Joel Kotkin has an excellent column in Forbes about the economic plight of California (thanks, RCP). The notion that the state embodies American enterprise and innovation at their most flourishing is seriously out of date. Broken government and a lagging economy have become mutually reinforcing, and the state seems to lack the capacity, or even the desire, to break the circle. As Kotkin says, California’s poverty and unemployment rates are two and three percentage points worse, respectively, than the national averages. Its income and sales taxes are very high–but not nearly high enough to cover the corresponding state-government outlays.
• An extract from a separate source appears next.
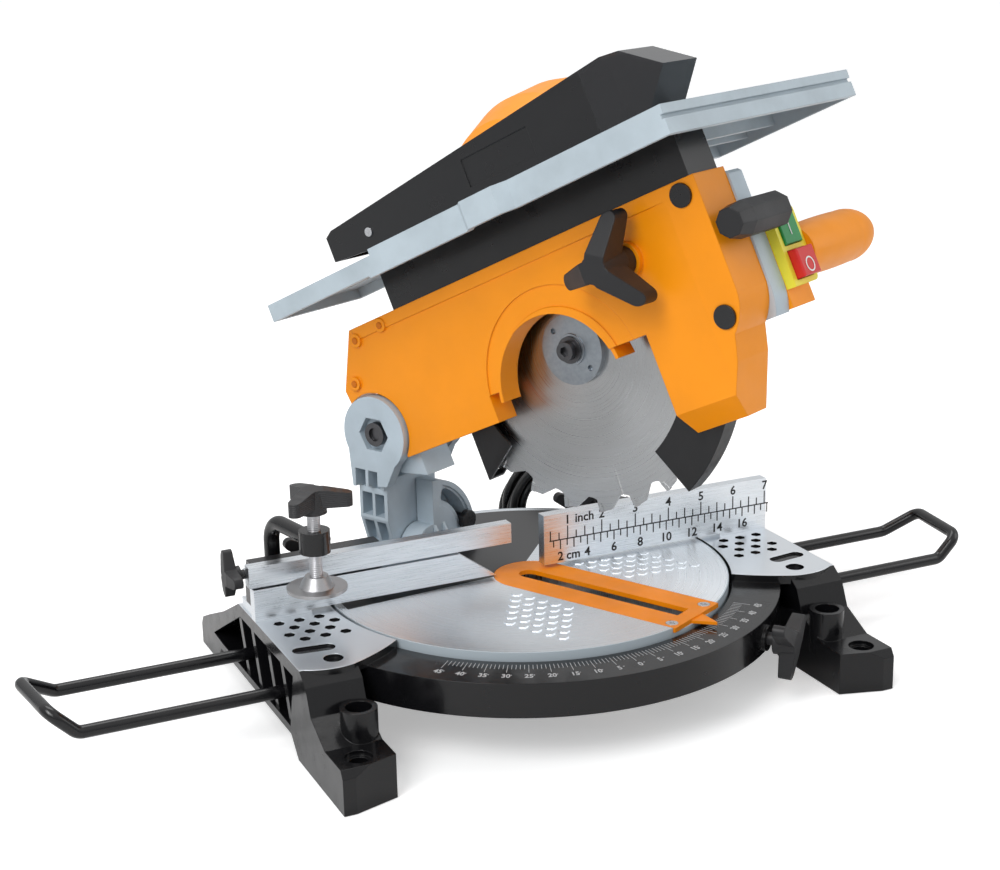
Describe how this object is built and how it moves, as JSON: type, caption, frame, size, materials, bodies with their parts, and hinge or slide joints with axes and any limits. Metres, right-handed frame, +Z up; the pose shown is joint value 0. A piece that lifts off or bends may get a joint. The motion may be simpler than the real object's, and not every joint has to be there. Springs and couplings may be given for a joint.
{
  "type": "mitre saw",
  "caption": "Bench mitre saw with a turntable, tilting head, upper saw table with hood, fences, hold-down clamp and support wires.",
  "frame": {"origin": "centre of the four bench bolt holes, on the bench plane", "axes": "+X to the user's right along the fence, +Y away from the user, +Z up"},
  "size_m": [0.6606, 0.4086, 0.4011],
  "materials": {
    "black_casting": "gloss black paint over a slightly rough casting",
    "scale_black": "smooth gloss black, white scale marks",
    "bare_aluminium": "machined with fine lines",
    "grey_casting": "light blue-grey paint, satin",
    "orange_plastic": "orange moulding, satin gloss",
    "orange_paint": "orange plate",
    "black_plastic": "black moulding, fine texture",
    "smoke_clear": "smoked clear plastic",
    "yellow_plastic": "yellow moulding",
    "green_plastic": "green moulding",
    "red_plastic": "red moulding",
    "blade_steel": "ground steel",
    "zinc_steel": "bright zinc plate",
    "guard_steel": "grey painted sheet",
    "copper_core": "laminated core with windings",
    "belt_rubber": "ribbed rubber",
    "cord_rubber": "smooth black sheath"
  },
  "bodies": {
    "base": {"base_casting": "black_casting", "fence_right": "bare_aluminium", "fence_left": "bare_aluminium", "fence_rail": "black_plastic", "fence_screws": "zinc_steel", "pivot_bolt": "zinc_steel", "cord_gland": "cord_rubber", "cord_lead": "cord_rubber", "cord_coil": "cord_rubber", "cord_tail": "cord_rubber", "mains_plug": "cord_rubber", "cord_tie": "black_plastic"},
    "sliding_fence": {"sliding_fence": "bare_aluminium"},
    "fence_end_knob": {"fence_end_knob": "black_plastic"},
    "fence_left_knob": {"fence_left_knob": "black_plastic"},
    "fence_right_knob": {"fence_right_knob": "black_plastic"},
    "mitre_lock_knob": {"mitre_lock_knob": "black_plastic"},
    "clamp_post": {"clamp_post": "zinc_steel"},
    "clamp_spindle": {"clamp_spindle": "black_plastic"},
    "clamp_foot": {"clamp_foot": "zinc_steel"},
    "right_support_wire": {"right_support_wire": "black_casting"},
    "left_support_wire": {"left_support_wire": "black_casting"},
    "turntable": {"turntable": "bare_aluminium", "kerf_plate": "orange_paint", "kerf_screws": "zinc_steel", "bevel_bracket": "grey_casting", "bevel_pivot_bolt": "zinc_steel"},
    "arm": {"bevel_arm": "grey_casting", "bevel_clamp_bolt": "zinc_steel", "hinge_bolt": "zinc_steel", "hinge_spring": "zinc_steel"},
    "bevel_lock_knob": {"bevel_lock_knob": "black_plastic"},
    "head": {"head_casting": "grey_casting", "blade_cover": "orange_plastic", "cover_plugs": "black_plastic", "cover_screws": "zinc_steel", "motor_cover": "orange_plastic", "motor_stator": "copper_core", "drive_belt": "belt_rubber", "bearings": "zinc_steel", "rear_guard": "guard_steel", "riving_knife": "blade_steel", "switch_box": "yellow_plastic", "handle": "orange_plastic"},
    "lower_guard": {"lower_guard": "guard_steel"},
    "spindle": {"arbor": "zinc_steel", "blade": "blade_steel", "outer_flange": "zinc_steel", "blade_bolt": "zinc_steel", "blade_pulley": "zinc_steel"},
    "rotor": {"motor_rotor": "copper_core", "motor_pulley": "zinc_steel"},
    "table": {"upper_table": "grey_casting", "table_skirt": "black_plastic"},
    "table_lock_knob": {"table_lock_knob": "black_plastic"},
    "hood": {"table_guard_hood": "black_plastic", "hood_window": "smoke_clear"},
    "head_lock_handle": {"head_lock_handle": "black_plastic"},
    "on_button": {"on_button": "green_plastic"},
    "off_button": {"off_button": "red_plastic"}
  },
  "joints": [
    {"name": "mitre", "type": "hinge", "parent": "base", "child": "turntable", "pos_m": [0, 0.0118, 0.061], "axis": [0, 0, 1], "range_deg": [-72.65, 17.35]},
    {"name": "mitre_lock", "type": "hinge", "parent": "base", "child": "mitre_lock_knob", "pos_m": [0.10774, -0.1261, 0.0435], "axis": [0.6157, -0.788, 0], "range_deg": [-180, 180]},
    {"name": "fence_slide", "type": "slide", "parent": "base", "child": "sliding_fence", "axis": [-1, 0, 0], "range_m": [0, 0.09]},
    {"name": "fence_end_lock", "type": "hinge", "parent": "sliding_fence", "child": "fence_end_knob", "pos_m": [-0.19, 0.0213, 0.09025], "axis": [-1, 0, 0], "range_deg": [-180, 180]},
    {"name": "fence_left_lock", "type": "hinge", "parent": "base", "child": "fence_left_knob", "pos_m": [-0.139, 0.0368, 0.09025], "axis": [0, 1, 0], "range_deg": [-180, 180]},
    {"name": "fence_right_lock", "type": "hinge", "parent": "base", "child": "fence_right_knob", "pos_m": [0.052, 0.0368, 0.09025], "axis": [0, 1, 0], "range_deg": [-180, 180]},
    {"name": "clamp_height", "type": "slide", "parent": "base", "child": "clamp_post", "axis": [0, 0, 1], "range_m": [-0.014, 0.006]},
    {"name": "clamp_travel", "type": "slide", "parent": "clamp_post", "child": "clamp_foot", "axis": [0, 0, 1], "range_m": [-0.00988, 0.012]},
    {"name": "clamp_turn", "type": "hinge", "parent": "clamp_foot", "child": "clamp_spindle", "pos_m": [-0.152, -0.0132, 0.117], "axis": [0, 0, 1], "range_deg": [-2845.44, 3456]},
    {"name": "right_wire_slide", "type": "slide", "parent": "base", "child": "right_support_wire", "axis": [-1, 0, 0], "range_m": [0, 0.08]},
    {"name": "left_wire_slide", "type": "slide", "parent": "base", "child": "left_support_wire", "axis": [1, 0, 0], "range_m": [0, 0.08]},
    {"name": "bevel", "type": "hinge", "parent": "turntable", "child": "arm", "pos_m": [-0.04409, 0.09595, 0.061], "axis": [-0.4641, 0.8858, 0], "range_deg": [-45, 0]},
    {"name": "bevel_lock", "type": "hinge", "parent": "arm", "child": "bevel_lock_knob", "pos_m": [-0.03029, 0.14834, 0.07217], "axis": [-0.4641, 0.8858, 0], "range_deg": [-60, 60]},
    {"name": "head_swing", "type": "hinge", "parent": "arm", "child": "head", "pos_m": [-0.04641, 0.10038, 0.1467], "axis": [0.8858, 0.4641, 0], "range_deg": [0, 25]},
    {"name": "guard_swing", "type": "hinge", "parent": "head", "child": "lower_guard", "pos_m": [0.01969, -0.02578, 0.21819], "axis": [0.8858, 0.4641, 0], "range_deg": [-30, 0]},
    {"name": "blade_spin", "type": "hinge", "parent": "head", "child": "spindle", "pos_m": [0.01969, -0.02578, 0.21819], "axis": [0.8858, 0.4641, 0], "continuous": true},
    {"name": "motor_spin", "type": "hinge", "parent": "head", "child": "rotor", "pos_m": [-0.0271, 0.06352, 0.29409], "axis": [0.8858, 0.4641, 0], "continuous": true},
    {"name": "table_height", "type": "slide", "parent": "head", "child": "table", "axis": [0.1961, -0.3744, -0.9063], "range_m": [0, 0.022]},
    {"name": "table_lock", "type": "hinge", "parent": "head", "child": "table_lock_knob", "pos_m": [0.01042, -0.09428, 0.28353], "axis": [-0.8858, -0.4641, 0], "range_deg": [-180, 180]},
    {"name": "hood_lift", "type": "hinge", "parent": "head", "child": "hood", "pos_m": [-0.05054, 0.10827, 0.27937], "axis": [-0.8858, -0.4641, 0], "range_deg": [0, 15]},
    {"name": "head_lock", "type": "slide", "parent": "head", "child": "head_lock_handle", "axis": [0.4206, -0.8028, 0.4226], "range_m": [0, 0.01], "stiffness_N_per_m": 400},
    {"name": "on_press", "type": "slide", "parent": "head", "child": "on_button", "axis": [-0.4206, 0.8028, -0.4226], "range_m": [0, 0.003], "stiffness_N_per_m": 300},
    {"name": "off_press", "type": "slide", "parent": "head", "child": "off_button", "axis": [-0.4206, 0.8028, -0.4226], "range_m": [0, 0.003], "stiffness_N_per_m": 300}
  ],
  "couplings": [
    {"joint": "guard_swing", "follows": "head_swing", "ratio": -1.2},
    {"joint": "blade_spin", "follows": "motor_spin", "ratio": 0.7},
    {"joint": "clamp_turn", "follows": "clamp_travel", "rad_per_m": 5026.5}
  ]
}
A poll of more more than 600 CEOs ranked its business climate dead last in the US. People are moving out. Kotkin observes:
This state of crisis is likely to become the norm for the Golden State. In contrast to other hard-hit states like Pennsylvania, Ohio and Nevada, which all opted for pro-business, fiscally responsible candidates, California voters decisively handed virtually total power to a motley coalition of Democratic-machine politicians, public employee unions, green activists and rent-seeking special interests.
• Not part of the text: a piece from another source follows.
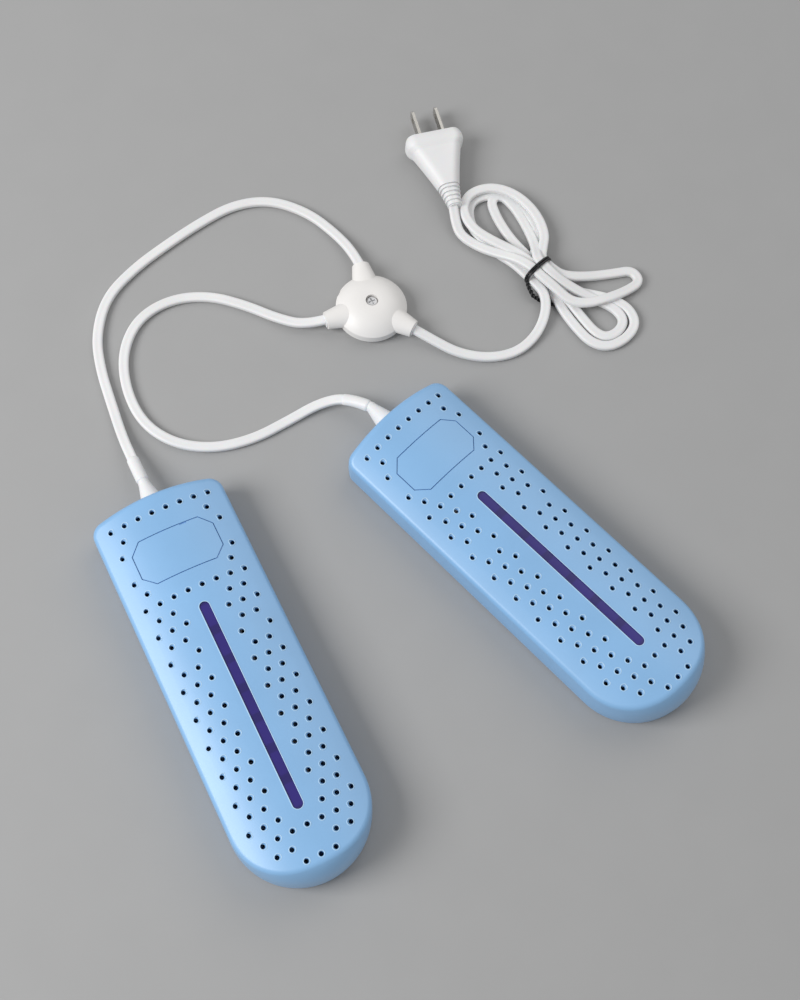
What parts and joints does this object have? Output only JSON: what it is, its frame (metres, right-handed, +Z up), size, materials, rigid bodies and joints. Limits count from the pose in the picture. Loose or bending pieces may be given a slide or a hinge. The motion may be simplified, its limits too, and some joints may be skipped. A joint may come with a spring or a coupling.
{
  "type": "boot dryer",
  "caption": "Pair of perforated heated inserts for drying boots, on short flat cords that join the mains cord and its plug at a small round box.",
  "frame": {"origin": "middle of the left insert's flat underside, on the surface that everything lies on", "axes": "+Z up; the left insert runs along Y with its rounded toe towards -Y and its cord leaving towards +Y; +X points from the left insert towards the right insert"},
  "size_m": [0.3108, 0.3449, 0.027],
  "materials": {
    "insert_blue": "satin moulded",
    "window_indigo": "dark translucent",
    "cord_white": "smooth flexible PVC",
    "box_white": "satin moulded",
    "nickel": "nickel plated",
    "screw_steel": "zinc plated",
    "heater_aluminium": "bare sheet and extrusion",
    "board_green": "solder mask",
    "led_ceramic": "ceramic package",
    "chip_ceramic": "sintered ceramic",
    "sleeve_film": "polyimide film",
    "brass": "stamped strip",
    "wire_grey": "silicone insulation",
    "crimp_clear": "nylon",
    "tie_black": "coated wire"
  },
  "bodies": {
    "cord_set": {"junction_base": "box_white", "junction_cover": "box_white", "junction_grommets": "cord_white", "junction_screw": "screw_steel", "junction_splice_caps": "crimp_clear", "left_cord": "cord_white", "main_hank": "cord_white", "main_lead": "cord_white", "main_tail": "cord_white", "plug_blades": "nickel", "plug_body": "cord_white", "right_cord": "cord_white", "twist_tie": "tie_black"},
    "left_insert": {"left_badge_plate": "insert_blue", "left_clamp_screws": "screw_steel", "left_cord_clamp": "box_white", "left_cord_stub": "cord_white", "left_crimp_sleeves": "crimp_clear", "left_electrodes": "brass", "left_fuse_clip": "heater_aluminium", "left_heat_plate": "heater_aluminium", "left_heater_screws": "screw_steel", "left_insulation_sleeve": "sleeve_film", "left_lead_wires": "wire_grey", "left_led_board": "board_green", "left_light_window": "window_indigo", "left_lower_shell": "insert_blue", "left_ptc_case": "heater_aluminium", "left_ptc_chips": "chip_ceramic", "left_shell_screws": "screw_steel", "left_strain_relief": "cord_white", "left_thermal_fuse": "nickel", "left_upper_shell": "insert_blue", "left_uv_leds": "led_ceramic"},
    "right_insert": {"right_badge_plate": "insert_blue", "right_clamp_screws": "screw_steel", "right_cord_clamp": "box_white", "right_cord_stub": "cord_white", "right_crimp_sleeves": "crimp_clear", "right_electrodes": "brass", "right_fuse_clip": "heater_aluminium", "right_heat_plate": "heater_aluminium", "right_heater_screws": "screw_steel", "right_insulation_sleeve": "sleeve_film", "right_lead_wires": "wire_grey", "right_led_board": "board_green", "right_light_window": "window_indigo", "right_lower_shell": "insert_blue", "right_ptc_case": "heater_aluminium", "right_ptc_chips": "chip_ceramic", "right_shell_screws": "screw_steel", "right_strain_relief": "cord_white", "right_thermal_fuse": "nickel", "right_upper_shell": "insert_blue", "right_uv_leds": "led_ceramic"}
  },
  "joints": [
    {"name": "left_insert_swing", "type": "hinge", "parent": "cord_set", "child": "left_insert", "pos_m": [0, 0.1088, 0.0085], "axis": [0, 0, 1], "range_deg": [-30, 15]},
    {"name": "right_insert_swing", "type": "hinge", "parent": "cord_set", "child": "right_insert", "pos_m": [0.11601, 0.09914, 0.0085], "axis": [0, 0, 1], "range_deg": [-15, 30]}
  ]
}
In the new year, the once and again Gov. Jerry Brown, who has some conservative fiscal instincts, will be hard-pressed to convince Democratic legislators who get much of their funding from public-sector unions to trim spending. Perhaps more troubling, Brown’s own extremism on climate change policy–backed by rent-seeking Silicon Valley investors with big bets on renewable fuels–virtually assures a further tightening of a regulatory regime that will slow an economic recovery in every industry from manufacturing and agriculture to home-building.
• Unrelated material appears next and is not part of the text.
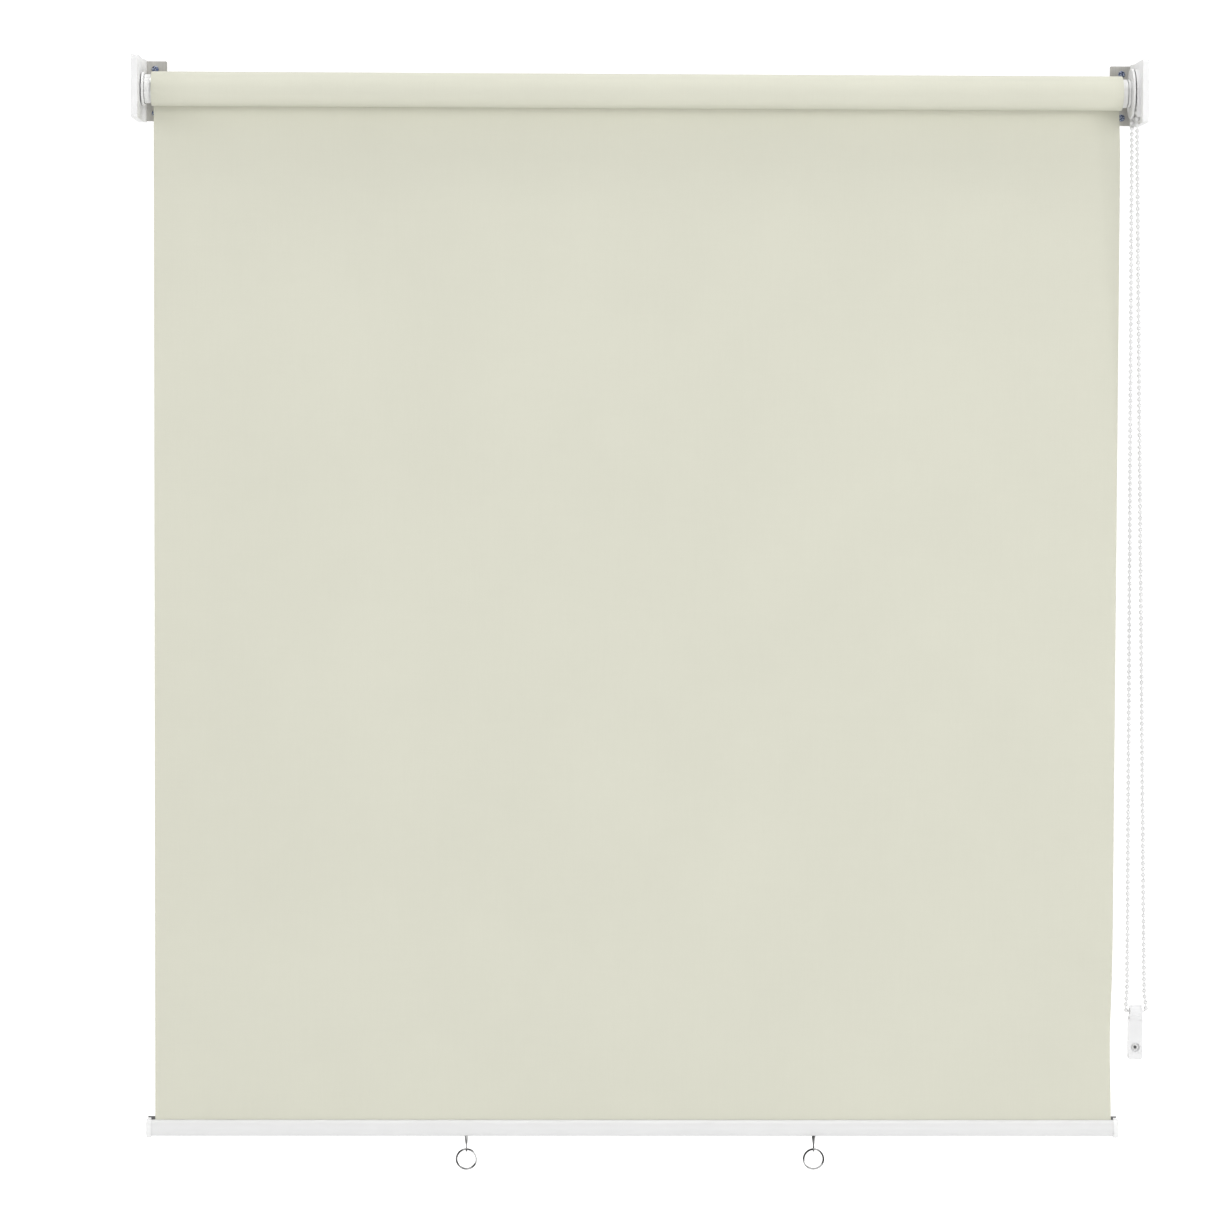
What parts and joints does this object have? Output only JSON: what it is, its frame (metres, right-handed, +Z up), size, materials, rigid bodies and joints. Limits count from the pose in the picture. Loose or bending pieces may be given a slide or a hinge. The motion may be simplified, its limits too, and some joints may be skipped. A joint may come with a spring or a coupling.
{
  "type": "roller blind",
  "caption": "Wall-mounted roller blind: cloth on a sprung-pin roller between covered steel brackets, bead-chain clutch drive with wall tensioner, and a weighted bottom bar with pull rings.",
  "frame": {"origin": "centre of the pattern of the four wall screws, in the wall plane, level with the roller axis", "axes": "+X towards the chain side, +Y into the wall, +Z up"},
  "size_m": [1.0318, 0.101, 1.1282],
  "materials": {
    "zinc_plate": "zinc-plated pressed sheet, satin",
    "cover_plastic": "white moulded, semi-gloss",
    "plug_plastic": "white moulded, satin",
    "zinc_screw": "bright blue-white zinc",
    "white_screw": "white painted head, satin",
    "pin_steel": "turned steel",
    "spring_steel": "oiled spring wire",
    "tube_aluminium": "mill finish extrusion",
    "fabric_tape": "double-sided adhesive strip",
    "blind_cloth": "cream plain-weave coated blind cloth, matt",
    "bead_plastic": "white moulded beads on a cord",
    "tensioner_plastic": "off-white moulded, slightly translucent",
    "bar_paint": "white powder coat, satin",
    "cap_plastic": "white moulded, satin",
    "spline_plastic": "dark flexible strip",
    "ring_chrome": "nickel-plated wire, polished"
  },
  "bodies": {
    "wall_mount": {"left_bracket": "zinc_plate", "right_bracket": "zinc_plate", "left_bracket_cover": "cover_plastic", "right_bracket_cover": "cover_plastic", "left_wall_screws": "zinc_screw", "right_wall_screws": "zinc_screw", "idle_socket": "plug_plastic", "clutch_hub": "plug_plastic", "hub_screw": "zinc_screw", "hub_clip": "spring_steel", "chain_shroud": "cover_plastic", "bead_chain": "bead_plastic", "chain_tensioner": "tensioner_plastic", "tensioner_screw": "white_screw", "hanging_sheet": "blind_cloth"},
    "roller": {"roller_tube": "tube_aluminium", "fabric_tape": "fabric_tape", "wound_fabric": "blind_cloth", "idle_plug": "plug_plastic", "idle_pin_spring": "spring_steel", "drive_plug": "plug_plastic"},
    "chain_wheel": {"chain_wheel": "plug_plastic", "inner_brake_spring": "spring_steel", "outer_brake_spring": "spring_steel"},
    "idle_pin": {"idle_pin": "pin_steel"},
    "bottom_bar": {"bottom_bar": "bar_paint", "left_bar_cap": "cap_plastic", "right_bar_cap": "cap_plastic", "bar_spline": "spline_plastic", "left_ring_eye": "ring_chrome", "right_ring_eye": "ring_chrome"},
    "left_pull_ring": {"left_pull_ring": "ring_chrome"},
    "right_pull_ring": {"right_pull_ring": "ring_chrome"}
  },
  "joints": [
    {"name": "roller_spin", "type": "hinge", "parent": "wall_mount", "child": "roller", "pos_m": [0, -0.0325, 0], "axis": [1, 0, 0], "range_deg": [0, 3000]},
    {"name": "chain_wheel_spin", "type": "hinge", "parent": "wall_mount", "child": "chain_wheel", "pos_m": [0.499, -0.0325, 0], "axis": [1, 0, 0], "range_deg": [0, 3000]},
    {"name": "bar_lift", "type": "slide", "parent": "wall_mount", "child": "bottom_bar", "axis": [0, 0, 1], "range_m": [0, 1.0158], "deforming": ["hanging_sheet"]},
    {"name": "idle_pin_slide", "type": "slide", "parent": "roller", "child": "idle_pin", "axis": [1, 0, 0], "range_m": [0, 0.0058], "stiffness_N_per_m": 500, "springref_m": -0.008, "deforming": ["idle_pin_spring"]},
    {"name": "left_ring_swing", "type": "hinge", "parent": "bottom_bar", "child": "left_pull_ring", "pos_m": [-0.173, -0.0156, -1.0755], "axis": [1, 0, 0], "range_deg": [-80, 80]},
    {"name": "right_ring_swing", "type": "hinge", "parent": "bottom_bar", "child": "right_pull_ring", "pos_m": [0.1822, -0.0156, -1.0755], "axis": [1, 0, 0], "range_deg": [-80, 80]}
  ],
  "couplings": [
    {"joint": "chain_wheel_spin", "follows": "roller_spin", "ratio": 1},
    {"joint": "bar_lift", "follows": "roller_spin", "m_per_rad": 0.0194}
  ]
}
The state has placed a big bet on its “green jobs” strategy–a bet that voters endorsed on November 2 when they defeated Prop 23, which would have nullified California’s Global Warming Solutions Act. As a result, the state remains committed to a unilateral carbon abatement policy. This can have no perceptible impact on global emissions, of course. The case for the policy, aside from expressing solidarity with a cause voters believe to be right, is that the added regulatory burden on Californian businesses will stimulate the growth of new clean-energy businesses, and new green jobs. At least, this is what people tell me. A cruel delusion, says Kotkin:
Given the likely direction of the new GOP-dominated House of Representatives in Washington, massive federal subsidies for the solar and wind industries, as well as such boondoggles as high-speed rail, are likely to be scaled back significantly. Without subsidies, federal loans or draconian national regulations, many green-related ventures will cut as oppose to add jobs, as is already beginning to occur. The survivors, increasingly forced to compete on a market basis, will likely move to China, Arizona or even Texas, already the nation’s leader in wind energy production.
If California is an example of liberals living large, Texas–low taxes, friendliest business climate in the country, rapid middle-income job growth, net inward migration–is rather the opposite. They make for an arresting comparison.